Because he already had the reputation of a slacker. He was just being himself.

While Bennett was working to build up some confidence with the little opportunity he had, the entire framework of the organization that he was forced into was collapsing.  Kyrie Irving and Dion Waiters publicly didn’t like each other. The team as a whole was performing far below expectations. Andrew Bynum completely quit participating in team activities, eventually causing him to be traded away for Luol Deng who, a week after arriving, publicly shared his distaste for the dive-bombing Cleveland Cavaliers.  Needless to say, Deng, the piece acquired for the train wreck that is Andrew Bynum, will almost certainly not be returning to the team next season.

But still, despite all this turmoil and dysfunction, Anthony Bennett was expected to perform as a number one draft pick, which he honestly never should have been.

So, as you could probably imagine, I was more than happy to see Anthony Bennett’s 19 point, 10 rebound game on Tuesday night.  At one point, Bennett made a three and threw both hands up in the air in pure excitement. For the first time in his short and publicly ridiculed NBA career he had succeeded, at least in his eyes.

Last night I did something I have come to never do: I watched SportsCenter.
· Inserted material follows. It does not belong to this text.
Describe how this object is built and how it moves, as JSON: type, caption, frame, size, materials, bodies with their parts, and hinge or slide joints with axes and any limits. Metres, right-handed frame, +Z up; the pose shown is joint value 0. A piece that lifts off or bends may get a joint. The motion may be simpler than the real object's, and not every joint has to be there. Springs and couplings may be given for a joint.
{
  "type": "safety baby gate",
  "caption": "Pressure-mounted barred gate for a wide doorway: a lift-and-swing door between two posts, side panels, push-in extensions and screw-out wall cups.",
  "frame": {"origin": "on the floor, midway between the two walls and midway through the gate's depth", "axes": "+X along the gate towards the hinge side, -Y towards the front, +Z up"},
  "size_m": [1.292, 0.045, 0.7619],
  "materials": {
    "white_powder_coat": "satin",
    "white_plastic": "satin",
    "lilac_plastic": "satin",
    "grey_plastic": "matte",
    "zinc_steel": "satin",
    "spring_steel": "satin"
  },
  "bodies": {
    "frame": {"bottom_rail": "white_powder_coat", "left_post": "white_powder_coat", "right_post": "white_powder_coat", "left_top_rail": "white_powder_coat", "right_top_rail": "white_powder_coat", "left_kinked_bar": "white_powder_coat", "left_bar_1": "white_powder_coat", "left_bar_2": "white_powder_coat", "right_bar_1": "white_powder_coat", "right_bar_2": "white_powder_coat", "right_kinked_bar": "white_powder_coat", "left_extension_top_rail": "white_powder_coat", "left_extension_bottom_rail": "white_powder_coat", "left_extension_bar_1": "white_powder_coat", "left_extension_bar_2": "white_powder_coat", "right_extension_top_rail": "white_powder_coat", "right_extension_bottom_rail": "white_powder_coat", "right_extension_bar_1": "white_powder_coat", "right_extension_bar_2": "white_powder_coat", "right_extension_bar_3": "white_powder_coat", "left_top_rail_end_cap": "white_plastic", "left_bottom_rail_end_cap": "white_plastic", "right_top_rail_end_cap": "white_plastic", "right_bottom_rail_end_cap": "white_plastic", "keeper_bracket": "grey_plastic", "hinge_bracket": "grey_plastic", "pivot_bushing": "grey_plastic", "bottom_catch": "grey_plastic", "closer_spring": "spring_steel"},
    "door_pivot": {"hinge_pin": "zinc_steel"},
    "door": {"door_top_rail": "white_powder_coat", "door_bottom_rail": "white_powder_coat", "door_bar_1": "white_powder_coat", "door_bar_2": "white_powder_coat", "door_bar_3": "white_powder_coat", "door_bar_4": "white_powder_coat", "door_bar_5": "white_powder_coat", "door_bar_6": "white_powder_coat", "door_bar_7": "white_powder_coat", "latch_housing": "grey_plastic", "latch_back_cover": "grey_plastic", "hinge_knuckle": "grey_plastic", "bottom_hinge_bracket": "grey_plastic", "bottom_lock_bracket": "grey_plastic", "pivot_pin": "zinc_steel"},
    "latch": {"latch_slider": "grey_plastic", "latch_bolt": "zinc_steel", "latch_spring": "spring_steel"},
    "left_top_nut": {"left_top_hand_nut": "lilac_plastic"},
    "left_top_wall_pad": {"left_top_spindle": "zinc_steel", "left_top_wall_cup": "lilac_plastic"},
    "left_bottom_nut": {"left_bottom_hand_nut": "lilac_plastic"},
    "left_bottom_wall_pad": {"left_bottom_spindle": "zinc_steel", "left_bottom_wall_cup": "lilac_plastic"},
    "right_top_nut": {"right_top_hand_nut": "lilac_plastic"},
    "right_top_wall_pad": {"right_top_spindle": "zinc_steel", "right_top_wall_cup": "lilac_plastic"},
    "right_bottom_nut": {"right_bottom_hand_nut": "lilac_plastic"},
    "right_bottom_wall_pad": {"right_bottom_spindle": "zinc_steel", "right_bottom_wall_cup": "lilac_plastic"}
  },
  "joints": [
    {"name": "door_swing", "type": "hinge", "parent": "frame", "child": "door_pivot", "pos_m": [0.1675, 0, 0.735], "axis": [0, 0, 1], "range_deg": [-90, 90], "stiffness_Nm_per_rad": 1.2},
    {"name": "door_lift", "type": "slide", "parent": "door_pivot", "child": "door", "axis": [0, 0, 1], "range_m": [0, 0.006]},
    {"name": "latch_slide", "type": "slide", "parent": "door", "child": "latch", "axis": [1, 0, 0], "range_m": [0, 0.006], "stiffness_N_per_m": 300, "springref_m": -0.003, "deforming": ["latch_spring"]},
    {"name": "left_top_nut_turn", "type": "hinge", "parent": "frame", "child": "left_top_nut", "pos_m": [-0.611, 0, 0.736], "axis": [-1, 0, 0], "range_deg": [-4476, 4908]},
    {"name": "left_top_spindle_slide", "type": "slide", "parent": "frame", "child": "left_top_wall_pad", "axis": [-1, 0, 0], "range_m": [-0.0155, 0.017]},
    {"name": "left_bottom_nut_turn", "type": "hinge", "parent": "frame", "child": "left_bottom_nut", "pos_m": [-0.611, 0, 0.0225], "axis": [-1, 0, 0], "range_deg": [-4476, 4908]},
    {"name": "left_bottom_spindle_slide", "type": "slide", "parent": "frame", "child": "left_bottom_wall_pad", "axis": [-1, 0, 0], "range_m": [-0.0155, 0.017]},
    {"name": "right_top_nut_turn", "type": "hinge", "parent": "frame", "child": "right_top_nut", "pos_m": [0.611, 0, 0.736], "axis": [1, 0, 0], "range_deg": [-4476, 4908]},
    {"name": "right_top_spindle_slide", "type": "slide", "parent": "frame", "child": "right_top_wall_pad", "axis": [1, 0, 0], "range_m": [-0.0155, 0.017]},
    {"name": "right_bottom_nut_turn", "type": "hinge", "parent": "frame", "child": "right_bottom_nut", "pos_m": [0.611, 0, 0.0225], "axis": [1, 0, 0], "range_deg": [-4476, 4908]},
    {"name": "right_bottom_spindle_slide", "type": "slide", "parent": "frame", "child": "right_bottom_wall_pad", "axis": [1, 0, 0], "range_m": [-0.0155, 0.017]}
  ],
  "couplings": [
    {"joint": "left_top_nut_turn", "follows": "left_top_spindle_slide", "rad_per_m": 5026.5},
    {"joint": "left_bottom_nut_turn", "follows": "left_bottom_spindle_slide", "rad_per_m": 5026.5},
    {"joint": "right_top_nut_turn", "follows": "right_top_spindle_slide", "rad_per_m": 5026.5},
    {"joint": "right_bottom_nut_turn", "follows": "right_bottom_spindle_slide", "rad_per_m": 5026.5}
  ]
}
There I found that a happy, congratulatory piece about Anthony Bennett’s breakout game was nonexistent. Instead, the headline in the NBA for the day was a story about how highly LeBron thinks of himself compared to the legends.
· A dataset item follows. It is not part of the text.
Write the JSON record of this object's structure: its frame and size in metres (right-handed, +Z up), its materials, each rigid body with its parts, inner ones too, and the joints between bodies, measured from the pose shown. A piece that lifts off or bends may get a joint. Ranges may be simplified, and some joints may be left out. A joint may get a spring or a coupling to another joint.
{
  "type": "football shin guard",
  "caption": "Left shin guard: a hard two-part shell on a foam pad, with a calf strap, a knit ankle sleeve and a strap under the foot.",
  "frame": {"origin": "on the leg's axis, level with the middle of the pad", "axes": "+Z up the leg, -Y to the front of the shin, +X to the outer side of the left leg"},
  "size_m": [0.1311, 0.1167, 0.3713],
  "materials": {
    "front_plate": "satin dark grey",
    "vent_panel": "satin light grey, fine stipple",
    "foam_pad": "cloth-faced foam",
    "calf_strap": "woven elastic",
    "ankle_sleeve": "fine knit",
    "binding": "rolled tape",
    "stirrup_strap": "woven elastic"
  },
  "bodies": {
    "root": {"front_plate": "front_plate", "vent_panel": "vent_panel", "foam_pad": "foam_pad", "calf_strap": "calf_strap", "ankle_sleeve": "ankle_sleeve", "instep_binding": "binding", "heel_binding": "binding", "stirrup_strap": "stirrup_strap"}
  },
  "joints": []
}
So here’s to Anthony Bennett. I may be a mere blogger and NBA fan, but I’ll give him a little bit of the credit that I believe he deserves.  It seems that no one else is.


  • Thomas

    Excellent article puts the whole Bennett saga in perspective. I think at a minimum he will turn out to be a solid NBA player and it’s not unthinkable he could be a star. There was and is a lot of pressure on the kid, thank you pointing out what so many of us fail to realize.